The Blue Ridge Parkway unravels gracefully across the landscape, at times suspended from high cliffs and etched into rocky crags, then deftly shifting gears to skim over hayfields and past log cabins bound by split-rail fences.
The road seems unfazed by mountain topography. The Parkway moves so harmoniously through the scenery and lays so gently on the terrain, it seems possible that perhaps the Parkway was there first, or at the very least born at the same time as the mountains themselves.
“I can’t image a more creative job than locating that Blue Ridge Parkway, because you worked with a 10-league canvas and a brush of a comet’s tail,” said Stanley Abbott, the chief landscape architect of the Parkway during its construction in the 1930s.
The 469-mile Blue Ridge Parkway celebrates its official 81st anniversary in 2016. It is a unique unit of the National Park Service, a scenic roadway through the rural mountain area of Western North Carolina and Virginia. It both moves people from place to place and also binds the region together.
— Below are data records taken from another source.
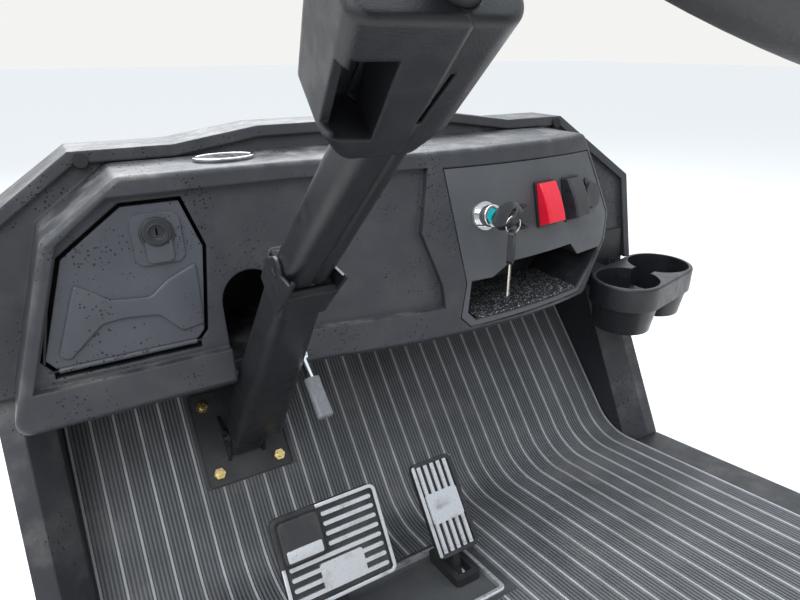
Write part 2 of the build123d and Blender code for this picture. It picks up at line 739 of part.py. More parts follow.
UPPER_SHAFT_TOP = 452.0
BOSS_START = 440.0
BOSS_R = 24.0
HUB_R = 52.0
CAP_R = 40.0
SPOKE_WIDTH = 34.0
SPOKE_THICK = 10.0

# Pedals
PEDAL_PLATES = (-262.0, 20.0)
PEDAL_PLATE_SHEET = 6.0
PEDAL_HUB_LENGTH = 30.0
BOOT_HEIGHT = 14.0
PAD_CORNER = 10.0
BAR_EDGE = 10.0
BAR_PROUD = 1.5
BRAKE_BARS = 8
BRAKE_PITCH = 13.0
BRAKE_BAR = 5.5
BRAKE_PLATE = (62.0, 34.0)
BRAKE_PLATE_AT = (4.0, -30.0)
PARK_LOW = -4.0
PARK_RIGHT = -8.0
GO_BARS = 5
GO_PITCH = 11.5
GO_BAR = 5.0
GO_PLATE = (54.0, 44.0)
PARK_WIDTH = 56.0
PARK_HEIGHT = 56.0
PARK_PROUD = 11.0
KEY_HOLE_R = 5.0


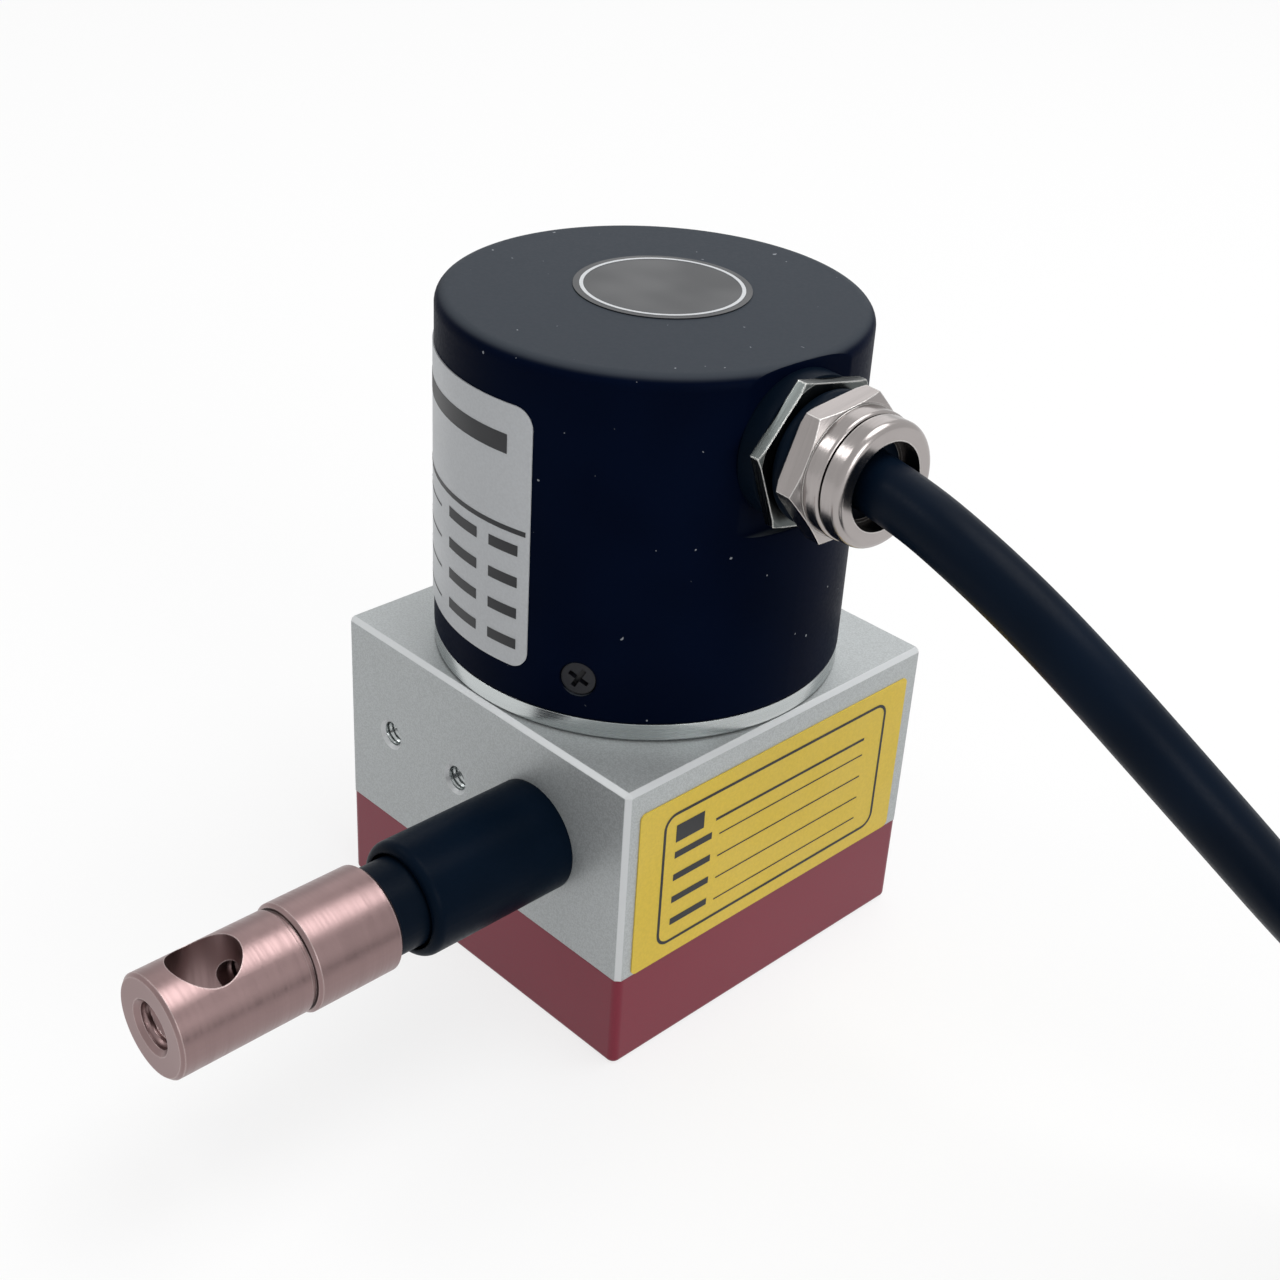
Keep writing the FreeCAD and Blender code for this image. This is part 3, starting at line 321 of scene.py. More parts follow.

The task facing early Parkway designers was enormous, with little more than vague parameters of where to put the Parkway. Blazing a scenic road through high and rugged mountain passes in the 1930s was an engineering and artistic feat. It also pushed the boundaries of competing American ideals.
Blazing a scenic road through high and rugged mountain passes in the 1930s was an engineering and artistic feat.
The country was in the midst of a burgeoning national park movement, and many in the general public had already accepted a popular concept of preserving America’s grand landscapes. Meanwhile, a love affair with the automobile had likewise gripped the country. These two notions gave rise to the Parkway concept.
Yet merging the two was not easy.
“A road and a park are very different things,” said Ian Firth, a historical expert on Parkway design and professor emeritus in the College of Environment and Design at the University of Georgia.
“Roads are meant to bring progress and development. A park is 180 degrees different. It is where you preserve something from progress and from development.”
Abbott, just 26 years old when he was hired as chief landscape architect for the Parkway, possessed both the skill and instinct to capture the Appalachian countryside and its sweeping mountain vistas from behind the windshield of an automobile. He often likened his approach to that of a cinematographer, training his camera on one frame after the next and eventually producing a 469-mile masterpiece.
While the Parkway’s design is often compared to art, Abbott and his colleagues applied a mathematical formula to achieve the serpentine line.
Abbott was a master of the spiral curve, a highly engineered and deftly calculated arc that eases cars gently into a curve and exits them smoothly. The turning radius broadens as you move through the curve, much like a spiral expands as it moves outward from the center. The Parkway owes its sweeping nature to the equation, which avoids the unpleasant centripetal force of standard curves. The formula was perfected by railroads in previous decades.
“They had all these cars they were pulling, and if you didn’t have a gentle change in curve, you had lurches, bumps, and screeches that were very uncomfortable for passengers and bad for freight and prone to derailment and accidents,” said Mary Myers, a Parkway expert on landscape architecture and chair of the Landscape Architecture and Horticulture department at Temple University.
Abbott deployed another geometric tool called the reverse curve, essentially two back-to-back spiral curves in opposite directions. Drivers barely exit one turn before they slalom into the next one. The reverse curve creates a rhythmic experience, as if swaying back and forth through the mountains.
“I don’t think you can find a better example of that beautiful line of grace,” Myers said of the Parkway. “The reverse curves do everything.”
Not only do they achieve a rhythmic motion, but they aim the car’s windshield toward the views, whether it’s a mountain vista on the outside curve or a rhododendron-capped boulder after rounding the bend.
While the Parkway changes often, the grade is gentle, another area of careful calculation.
The notion of Abbott penning the Parkway’s design in one fell swoop is far from the truth. Abbott plugged away dutifully from 1935 to 1944 until he was called into service for World War II. By then, only two-thirds of the road had been completed. Construction resumed immediately after the war and continued in sections until 1967. The final missing link around Grandfather Mountain wasn’t finished until 1987.